It's hard to imagine any regulatory body that has had more influence on the U.S. power sector this year than the Federal Energy Regulatory Commission, and it's impossible to divorce that impact from its now-former chairman: Neil Chatterjee.
This year marked Chatterjee's second full year as chairman of FERC and his third on the commission. Last year ended with the commission passing one of its most consequential — and controversial — policies under President Donald Trump: expanding the Minimum Offer Price Rule within the PJM Interconnection, an issue that carried well into 2020.
States decried the commission and its leadership, calling the move an attack on states' rights. The renewable energy industry was displeased as well, and even PJM said the order went too far while at least one generator that had backed FERC's proposal said it would be willing to come to the table and negotiate a long-term solution.
Controversy continued throughout 2020 as the commission overhauled regulations under the Public Utility Regulatory Policies Act, and rejected the New York Independent System Operator's buyer-side mitigation (BSM) measures for its capacity market, as well as the ISO's proposal to alter its capacity market to accommodate an anticipated onslaught of new renewable energy resources. And opposition was not just rhetorical — several entities filed lawsuits against FERC's PJM MOPR decision.
But FERC also pursued a number of well-received policies. The U.S. Court of Appeals for the D.C. Circuit in July upheld a commission order lowering barriers to energy storage in wholesale markets. That ruling ultimately paved the way for the commission's Order 2222, an effort to lower wholesale market barriers for distributed energy resources, passed in September. Order 2222 has been described by former FERC Chair Jon Wellinghoff as "the most significant order the Commission has ever issued," and has seen little pushback outside a few small clarification requests.
The commission also held a first-ever technical conference on carbon pricing and ultimately issued a carbon pricing policy statement affirming FERC's ability to approve a grid operator's proposal. Ironically, it was carbon pricing — an issue with broad public stakeholder support that Chatterjee and others say likely cost him his chairmanship in November, just days after the presidential election.
If carbon pricing was behind Chatterjee's early dismissal as chair, he said "it would have been totally worth it."

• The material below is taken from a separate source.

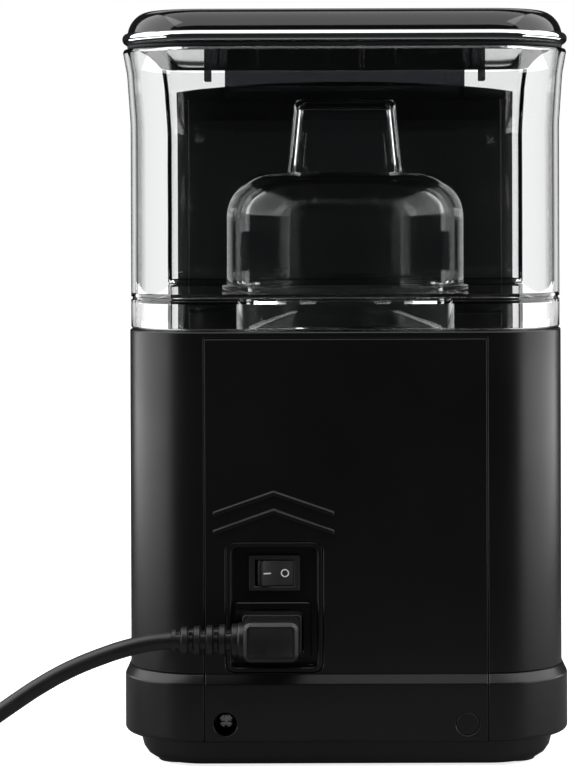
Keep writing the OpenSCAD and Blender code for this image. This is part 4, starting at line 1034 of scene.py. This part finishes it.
face_x = np.linspace(-5.6, 5.6, 29)
face = np.stack([face_x, rocker_face(face_x)], -1)
off_end = fillet([(-5.6, -4.6, 1), (-8.0, -2.2, 0.6), (-7.0, 5.9, 0.5)], 4, closed=False)[1:]
on_end = fillet([(7.0, 5.9, 0.5), (8.0, -2.2, 0.6), (5.6, -4.6, 1), (3, -5)], 4)[:-1]
rocker_section = np.concatenate([off_end, face, on_end])
EDGE = 0.45
inset = np.array([EDGE, EDGE * 0.3, 0, 0, EDGE * 0.3, EDGE])
level = np.array([-ROCKER_HALF_Z, -ROCKER_HALF_Z + 0.13, -ROCKER_HALF_Z + EDGE,
                  ROCKER_HALF_Z - EDGE, ROCKER_HALF_Z - 0.13, ROCKER_HALF_Z])
shrink = 1 - inset[None, :] / 7
rocker_grid = rocked(rocker_section[:, :1] * shrink, rocker_section[:, 1:] * shrink,
                     SWITCH_Z + level[None, :])
rocker = surface("rocker", rocker_grid, **CLOSED)
wear(rocker, GRAINED_BLACK, "gloss_black", "switch_rocker")


def ink_ring(centre, radius, line, half_length=0.0):
    """A flat ink mark on the rocker's face: a ring of that radius, or a dash of that half length."""
    turn = np.linspace(0, 2 * np.pi, 48, endpoint=False)[:, None]
    if half_length:
        across = np.array((0.02, 1.0, 1.0, 0.02))[None, :]
        x = centre + np.sign(np.cos(turn)) * half_length * across + line / 2 * np.cos(turn) * across
        z = line / 2 * np.sin(turn) * across
    else:
        reach = radius + line / 2 * np.array((-1, 1, 1, -1))[None, :]
        x, z = centre + reach * np.cos(turn), reach * np.sin(turn)
    proud = np.array((-0.05, -0.05, 0.05, 0.05))[None, :]
    return rocked(x, rocker_face(x) + proud, SWITCH_Z + z)


ring = surface("mark_off", ink_ring(-3.6, 1.42, 0.48))
dash = surface("mark_on", ink_ring(3.7, 0, 0.5, 1.35), **CLOSED)
marks = merged("rocker_marks", [ring, dash])
marks.data.materials.append(ink)
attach(marks, "rocker")
print("rocker tilts", round(float(np.degrees(TILT))), "degrees at rest")

# %% [markdown]
# The lead's connector is angled: its body fills the inlet and the cord leaves to the side through a
# strain relief. The relief is a tapered sleeve with five collars. Between the collars the sleeve is cut
# away on alternate sides, which lets it bend evenly instead of kinking at the body.

# %% Connector
SOCKET_X, SOCKET_Z = 30.1, 55.2
CORD_Y, CORD_Z = 129, 54.6
RELIEF_START, RELIEF_END = 43.0, 70.0
RIBS = 5
connector_low, connector_high = span("cord_connector")

body_front, body_back = 110.7, connector_high[1]
body_rim = fillet([(-2.2, body_front), (0, body_front, 0.9), (0, body_back - 1.5, 0.5),
                   (-0.9, body_back - 0.6, 0.5), (-1.4, body_back, 0.5), (-2.5, body_back),
                   (-3, body_back - 0.35)], 4, closed=False)
socket = (SOCKET_X, 0, SOCKET_Z)
body = carry("connector_body", body_rim, plan(11, -7.9, 7.9, 3.0, 3.0, 10), socket, "y", **CLOSED)
tongue = block("connector_tongue", 11.9, 8.1, 1.6, connector_low[1], 121, 0.4, origin=socket, axis="y")
shoulder_rim = fillet([(0.05, 4), (6.9, 4), (7.2, 10, 0.5), (7.0, 15.6, 1.2), (0.05, 15.9)], 4, closed=False)
shoulder = spin("connector_shoulder", shoulder_rim, (SOCKET_X - 2, CORD_Y, CORD_Z), "x", 64, **CLOSED)

# %% Strain relief
u, a = np.meshgrid(np.linspace(0, 1, 271), np.linspace(0, 2 * np.pi, 64, endpoint=False), indexing="ij")
core = 5.3 - 0.8 * u
cell = u * (RIBS + 0.35)
beat = cell - np.floor(cell)
collar = step(beat, 0.02, 0.14) - step(beat, 0.52, 0.64)
collar = np.where(cell < RIBS, collar, 0)
taper = 1.35 - 0.55 * u
gap = (1 - collar) * step(beat, 0.6, 0.7) * (cell < RIBS)
odd = np.floor(cell) % 2
waist = np.where(odd > 0, np.abs(np.cos(a)), np.abs(np.sin(a)))
reach = core + taper * collar - 0.9 * gap * step(waist, 0.55, 0.8)
relief_grid = np.stack([RELIEF_START + (RELIEF_END - RELIEF_START) * u, CORD_Y + reach * np.cos(a),
                        CORD_Z + reach * np.sin(a)], -1)
relief = surface("strain_relief", relief_grid, wrap=(False, True), caps="rows", crease=40)
connector = merged("lead_connector", [body, tongue, shoulder, relief])
wear(connector, MOULDED_PVC, "cord", "cord_connector")
print("connector spans", np.round(np.ptp(np.array(connector.bound_box), axis=0) / MM, 1))

# %% [markdown]
# ## The front
# The fascia carries a tinted display, a push button in a chromed ring, a dosing dial and, in a
# straight slot, the knob that sets the grind. Below them the container slides into its bay. The dial's rim is
# knurled: its radius follows a cosine with one wave for each flute.

# %% Display and dial
DIAL_X, CONTROL_Z = 30, 130
DIAL_R, FLUTES = 13.0, 30
FLUTE_SHARE = 0.035         # how much of the radius a flute takes
KNURL_START, KNURL_FADE = 11.6, 0.7         # the radius where flutes begin, and how soon they are full
FASCIA_Y = span("front_fascia")[0][1]
dress("display_lens", GLOSS, "display", 0.3)



def depth(node):
    """How far in front of the origin a piece of the front starts and ends."""
    low, high = span(node)
    return -high[1], -low[1]


dial_back, dial_face = depth("dose_dial")
wall_y = -FASCIA_Y
dial_profile = fillet([
    (0.05, dial_back), (3, dial_back, 0.3), (3, wall_y + 0.4), (DIAL_R - 0.9, wall_y + 0.4, 0.3),
    (DIAL_R - 0.5, wall_y + 1, 0.3), (DIAL_R - 0.7, dial_face - 0.7, 0.6), (DIAL_R - 1.7, dial_face, 0.4),
    (DIAL_R - 2.4, dial_face, 0.3), (DIAL_R - 3, dial_face - 0.5, 0.3), (0.05, dial_face - 0.4)],
    4, closed=False)
knurl = spun(dial_profile, FLUTES * 8)
flute_angle = np.arctan2(knurl[..., 1], knurl[..., 0])
rim_share = np.clip((np.hypot(knurl[..., 0], knurl[..., 1]) - KNURL_START) / KNURL_FADE, 0, 1)[..., None]
knurl[..., :2] *= 1 + FLUTE_SHARE * rim_share * np.cos(FLUTES * flute_angle)[..., None]
dial = surface("dose_knob", facing(knurl, (DIAL_X, 0, CONTROL_Z), "-y"), **CLOSED, crease=50)
pointer_slot = block("pointer_slot", 0.7, 3.2, 0.65, dial_face - 0.9, dial_face + 1, 0.05,
                     origin=(DIAL_X, 0, CONTROL_Z + 7), axis="-y")
cut(dial, pointer_slot, crease=50)
wear(dial, LACQUER, "control_grey", "dose_dial")

# %% Button and adjuster knob
button_back, button_face = depth("start_button")
button_profile = fillet([(0.05, button_back), (3, button_back, 0.3), (3, button_face - 7),
                         (9.9, button_face - 7, 0.3), (10, button_face - 0.9, 0.8), (8.6, button_face, 1.2),
                         (4, button_face - 0.5), (0.05, button_face - 0.7)], 5, closed=False)
button = spin("start_cap", button_profile, (-DIAL_X, 0, CONTROL_Z), "-y", 96, **CLOSED)
wear(button, LACQUER, "control_grey", "start_button")

ring_back, ring_face = depth("button_ring")
ring_outline = fillet([(10.35, ring_back), (12.6, ring_back, 0.2), (12.6, ring_face - 0.3, 0.5),
                       (11.6, ring_face, 0.4), (10.35, ring_face - 0.5, 0.3)], 5)
wear(spin("button_bezel", ring_outline, (-DIAL_X, 0, CONTROL_Z), "-y", 96), CHROME, "chrome", "button_ring")
dress("adjuster_knob", LACQUER, "control_grey", 0.35)

# %% Printed marks on the fascia


def ink_bar(name, x, z, wide, tall, tilt=0.0):
    """A flat bar of ink on the fascia, tilted about its middle by an angle in degrees."""
    turn = np.radians(tilt)
    soft = min(wide, tall) * 0.3
    rim = fillet([(a * wide / 2, b * tall / 2, soft) for a, b in ((-1, -1), (1, -1), (1, 1), (-1, 1))], 3)
    spot = np.stack([x + rim[:, 0] * np.cos(turn) - rim[:, 1] * np.sin(turn),
                     z + rim[:, 0] * np.sin(turn) + rim[:, 1] * np.cos(turn)], -1)
    rows = [np.stack([spot[:, 0], np.full(len(spot), y), spot[:, 1]], -1)
            for y in (FASCIA_Y + 0.03, FASCIA_Y - 0.05)]
    return surface(name, np.stack(rows, 1), **CLOSED)


TICK_REACH = 17.2           # from the dial's axis to its scale
SLOT_TOP = 164
print_marks = []
for k, bearing in enumerate(np.radians(np.linspace(225, -45, 10))):
    x, z = DIAL_X + TICK_REACH * np.cos(bearing), CONTROL_Z + TICK_REACH * np.sin(bearing)
    print_marks.append(ink_bar("tick", x, z, 1.6 + 0.16 * k, 0.55, np.degrees(bearing)))
for k, x in enumerate(np.linspace(-27, 27, 10)):
    tall = 1.4 + 0.22 * k
    print_marks.append(ink_bar("tick", x, SLOT_TOP + 3 + tall / 2, 0.6, tall))
fascia_marks = merged("fascia_marks", print_marks)
fascia_marks.data.materials.append(ink)
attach(fascia_marks, "machine")

# %% [markdown]
# The container is smoked plastic with a black front plate. The cup behind the plate's opening is where
# the fingers go to pull it out, and the lid has a hole under the chute.

# %% Container
dress("grounds_container", SMOKE, "smoke", 0.5)
dress("container_handle", CASE, "housing", 0.5)
dress("container_lid", CASE, "housing", 0.4)
print("container top at", span("container_lid")[1][2].round(1), "mm")

# %% [markdown]
# ## Inside
# What sits inside keeps the frame's exact shapes, teeth and bores included. Each piece gets the finish
# of what it is made from: acetal gears, a brass pinion, ground shafts, hardened burrs, ferrite magnets
# and a gearbox of glass-filled nylon.

# %% Materials for the frame's own nodes
INSIDE = {
    "inlet_pins": BRASS, "display_board": BOARD, "control_board": BOARD, "dial_encoder": NYLON,
    "chute": NYLON, "support_pillars": NYLON, "gearbox_base": NYLON, "gearbox_cover": NYLON,
    "motor_can": ZINC, "motor_magnets": FERRITE, "motor_rotor": COPPER, "motor_pinion": BRASS,
    "idler_gear": ACETAL, "idler_pin": STEEL, "output_gear": ACETAL, "burr_shaft": STEEL,
    "shaft_bearings": STEEL, "grinding_chamber": NYLON, "sweeper": ACETAL, "lower_burr": BURR_STEEL,
    "burr_nut": STEEL, "upper_burr": BURR_STEEL, "burr_carrier": NYLON, "adjuster_ring": NYLON,
    "bean_gate": NYLON, "hopper_seal": SILICONE, "wiring": WIRE}
for node, finish in INSIDE.items():
    for slot in frame["nodes"][node].material_slots:
        slot.material = finish
shown = [name for name, node in frame["nodes"].items() if not node.hide_render]
print("frame nodes shown:", len(shown), "without a finish:", sorted(set(shown) - set(INSIDE)))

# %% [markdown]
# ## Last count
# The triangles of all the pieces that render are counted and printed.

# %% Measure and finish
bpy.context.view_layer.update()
triangles = 0
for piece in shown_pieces():
    shape = piece.evaluated_get(bpy.context.evaluated_depsgraph_get()).to_mesh()
    triangles += sum(len(face.vertices) - 2 for face in shape.polygons)
print("triangles:", triangles)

"I knew when I moved forward with Order 2222, convening the tech conference on carbon pricing, and ultimately moved forward with a proposed policy statement, that there was the risk of blowback. I knew that, [but] went forward anyway, because I thought it was the right thing to do," he said in an interview.
Neil Chatterjee's legacy
Renewable energy interests are broadly mixed on their opinions of Chatterjee's legacy as chair. The industry appreciates the commission's efforts around DERs, carbon pricing, and storage, as well as FERC's ultimate rejection of a proposal to upend net metering nationwide, filed by the New England Ratepayers Association (NERA), calling such steps "positive" and "welcome."
But they say that progress cannot be divorced from the more "destructive" policies passed under his reign.
"[M]easures like the PJM MOPR and NYISO BSM have been deeply disappointing and destructive. Those misguided policies impermissibly undermine the ability of low-cost renewables to compete fairly in the marketplace," Gregory Wetstone, president and CEO of the American Council on Renewable Energy, said in an email.
Competitive power suppliers defend his record, saying he managed to balance addressing emerging technologies "while strongly and clearly protecting the wholesale power markets," Todd Snitchler, president and CEO of the Electric Power Supply Association, said in an email.
"The forward-thinking approach demonstrated by the carbon pricing technical conference and open-minded approach to emerging issues combined with a clear defense of competition is the kind of thinking the industry needs in a time of accelerating change," he added.
Chatterjee himself said many of these policies were ultimately "tough decisions," but he hopes the sum of those decisions will both preserve market competition and accelerate decarbonization.
He further wants stakeholders to someday "step back and see this all made sense. These things all dovetail and ... the common throughput through all of them [is] the markets."
"Ultimately, if states taking action on carbon pricing can be accommodated in our markets, then I think we will have done our jobs and done our jobs well," he said. "And I think some of the people who have expressed concerns about some of the actions that we've taken, hopefully, with the benefit of time and reflection, will see that that it all worked."